## Written task
Records follow. Copy every line with "builds".

[START Records supplied]

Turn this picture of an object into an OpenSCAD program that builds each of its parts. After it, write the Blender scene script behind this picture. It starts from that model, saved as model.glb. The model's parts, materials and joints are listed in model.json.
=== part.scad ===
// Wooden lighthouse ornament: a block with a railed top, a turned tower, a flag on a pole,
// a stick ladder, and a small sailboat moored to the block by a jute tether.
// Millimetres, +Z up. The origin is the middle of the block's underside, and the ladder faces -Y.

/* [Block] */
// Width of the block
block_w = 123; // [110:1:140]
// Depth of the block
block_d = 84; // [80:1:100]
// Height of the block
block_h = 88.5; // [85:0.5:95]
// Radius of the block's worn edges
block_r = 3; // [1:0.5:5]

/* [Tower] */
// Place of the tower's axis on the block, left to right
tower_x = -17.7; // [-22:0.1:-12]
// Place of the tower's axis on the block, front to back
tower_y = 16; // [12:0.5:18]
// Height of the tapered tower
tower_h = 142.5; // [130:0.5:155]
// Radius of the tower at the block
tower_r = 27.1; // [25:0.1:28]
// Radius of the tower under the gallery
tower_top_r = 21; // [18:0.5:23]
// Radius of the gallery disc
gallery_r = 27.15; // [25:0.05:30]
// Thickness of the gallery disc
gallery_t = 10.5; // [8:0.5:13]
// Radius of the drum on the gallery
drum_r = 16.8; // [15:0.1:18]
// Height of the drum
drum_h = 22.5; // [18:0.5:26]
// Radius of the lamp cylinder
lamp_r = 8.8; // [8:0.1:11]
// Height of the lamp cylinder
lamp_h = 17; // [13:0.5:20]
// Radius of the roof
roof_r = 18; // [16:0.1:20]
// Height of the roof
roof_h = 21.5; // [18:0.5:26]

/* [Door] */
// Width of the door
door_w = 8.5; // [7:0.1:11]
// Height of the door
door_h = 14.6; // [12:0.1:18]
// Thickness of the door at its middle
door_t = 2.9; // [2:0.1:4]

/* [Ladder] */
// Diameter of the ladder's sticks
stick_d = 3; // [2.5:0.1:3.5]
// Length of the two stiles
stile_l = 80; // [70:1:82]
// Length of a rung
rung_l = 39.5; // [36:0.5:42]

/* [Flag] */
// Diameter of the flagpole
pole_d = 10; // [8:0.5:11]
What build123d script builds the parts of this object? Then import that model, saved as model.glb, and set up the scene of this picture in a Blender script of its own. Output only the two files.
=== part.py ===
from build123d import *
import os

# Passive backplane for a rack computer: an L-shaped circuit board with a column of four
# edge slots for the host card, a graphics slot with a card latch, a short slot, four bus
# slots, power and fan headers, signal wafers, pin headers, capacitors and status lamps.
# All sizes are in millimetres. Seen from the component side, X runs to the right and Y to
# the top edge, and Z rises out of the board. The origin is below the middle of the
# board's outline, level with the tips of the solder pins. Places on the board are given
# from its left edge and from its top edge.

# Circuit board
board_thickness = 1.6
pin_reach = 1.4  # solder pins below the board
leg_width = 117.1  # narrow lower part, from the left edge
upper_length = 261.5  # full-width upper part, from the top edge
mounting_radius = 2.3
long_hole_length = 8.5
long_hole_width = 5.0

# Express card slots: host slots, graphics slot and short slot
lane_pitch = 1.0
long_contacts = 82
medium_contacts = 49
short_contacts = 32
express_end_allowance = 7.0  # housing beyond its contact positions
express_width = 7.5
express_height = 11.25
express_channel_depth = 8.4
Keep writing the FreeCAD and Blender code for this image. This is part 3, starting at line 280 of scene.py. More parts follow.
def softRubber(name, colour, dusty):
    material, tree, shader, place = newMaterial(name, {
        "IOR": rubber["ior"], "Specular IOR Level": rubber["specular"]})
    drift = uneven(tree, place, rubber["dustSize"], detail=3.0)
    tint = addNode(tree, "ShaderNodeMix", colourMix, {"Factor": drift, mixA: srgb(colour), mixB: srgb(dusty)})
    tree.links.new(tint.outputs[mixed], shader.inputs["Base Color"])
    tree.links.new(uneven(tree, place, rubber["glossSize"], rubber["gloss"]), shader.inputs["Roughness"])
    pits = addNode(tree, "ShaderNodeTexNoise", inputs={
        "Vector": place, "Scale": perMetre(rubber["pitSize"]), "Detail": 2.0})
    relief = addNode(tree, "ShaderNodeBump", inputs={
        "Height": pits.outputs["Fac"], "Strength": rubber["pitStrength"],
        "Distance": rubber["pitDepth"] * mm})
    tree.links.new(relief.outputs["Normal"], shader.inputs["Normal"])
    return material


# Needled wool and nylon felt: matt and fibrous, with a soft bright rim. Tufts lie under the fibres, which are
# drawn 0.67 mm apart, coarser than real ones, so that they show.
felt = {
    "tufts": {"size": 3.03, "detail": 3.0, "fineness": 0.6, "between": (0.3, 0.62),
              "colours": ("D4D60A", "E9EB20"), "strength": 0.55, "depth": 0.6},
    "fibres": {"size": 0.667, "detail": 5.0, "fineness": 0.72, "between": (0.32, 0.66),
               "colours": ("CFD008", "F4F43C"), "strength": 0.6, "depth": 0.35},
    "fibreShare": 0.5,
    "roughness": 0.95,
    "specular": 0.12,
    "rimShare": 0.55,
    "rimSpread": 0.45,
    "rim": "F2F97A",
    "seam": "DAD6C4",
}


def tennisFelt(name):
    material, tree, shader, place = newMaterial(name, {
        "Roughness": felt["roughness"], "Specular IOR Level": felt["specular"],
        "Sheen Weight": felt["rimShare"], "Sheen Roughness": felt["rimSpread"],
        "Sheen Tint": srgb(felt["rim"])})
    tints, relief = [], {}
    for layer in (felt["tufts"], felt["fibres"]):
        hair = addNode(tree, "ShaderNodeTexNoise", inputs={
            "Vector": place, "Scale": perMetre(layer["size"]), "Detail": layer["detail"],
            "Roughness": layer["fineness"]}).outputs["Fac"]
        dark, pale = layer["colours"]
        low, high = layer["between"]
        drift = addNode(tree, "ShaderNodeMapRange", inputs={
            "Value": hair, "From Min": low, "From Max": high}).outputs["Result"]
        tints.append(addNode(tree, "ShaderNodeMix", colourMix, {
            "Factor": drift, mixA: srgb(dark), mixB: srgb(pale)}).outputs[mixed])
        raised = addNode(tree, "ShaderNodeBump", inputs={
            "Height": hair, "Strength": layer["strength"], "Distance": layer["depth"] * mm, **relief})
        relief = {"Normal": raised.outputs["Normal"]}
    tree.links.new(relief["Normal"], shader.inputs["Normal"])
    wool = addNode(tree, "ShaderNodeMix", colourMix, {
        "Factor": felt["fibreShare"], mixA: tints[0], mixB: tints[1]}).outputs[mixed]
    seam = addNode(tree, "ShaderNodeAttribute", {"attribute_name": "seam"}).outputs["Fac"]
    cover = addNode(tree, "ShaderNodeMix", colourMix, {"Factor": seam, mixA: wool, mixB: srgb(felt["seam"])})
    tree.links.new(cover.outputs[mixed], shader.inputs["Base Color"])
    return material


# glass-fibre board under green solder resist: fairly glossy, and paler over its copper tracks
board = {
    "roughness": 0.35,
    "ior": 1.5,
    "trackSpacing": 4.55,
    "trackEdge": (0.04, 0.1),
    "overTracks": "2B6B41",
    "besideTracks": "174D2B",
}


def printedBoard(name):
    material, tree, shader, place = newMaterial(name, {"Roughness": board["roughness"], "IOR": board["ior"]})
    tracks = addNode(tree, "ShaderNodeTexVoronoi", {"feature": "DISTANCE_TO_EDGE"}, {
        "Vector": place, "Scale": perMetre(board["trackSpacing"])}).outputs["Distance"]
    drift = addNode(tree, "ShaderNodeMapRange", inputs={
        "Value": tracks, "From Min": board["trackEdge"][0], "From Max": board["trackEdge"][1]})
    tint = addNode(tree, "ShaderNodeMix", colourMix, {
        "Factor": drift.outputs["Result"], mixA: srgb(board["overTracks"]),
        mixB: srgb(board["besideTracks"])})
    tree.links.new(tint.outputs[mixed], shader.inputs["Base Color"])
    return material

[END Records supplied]

## Response to this exercise
Turn this picture of an object into an OpenSCAD program that builds each of its parts. After it, write the Blender scene script behind this picture. It starts from that model, saved as model.glb. The model's parts, materials and joints are listed in model.json.
What build123d script builds the parts of this object? Then import that model, saved as model.glb, and set up the scene of this picture in a Blender script of its own. Output only the two files.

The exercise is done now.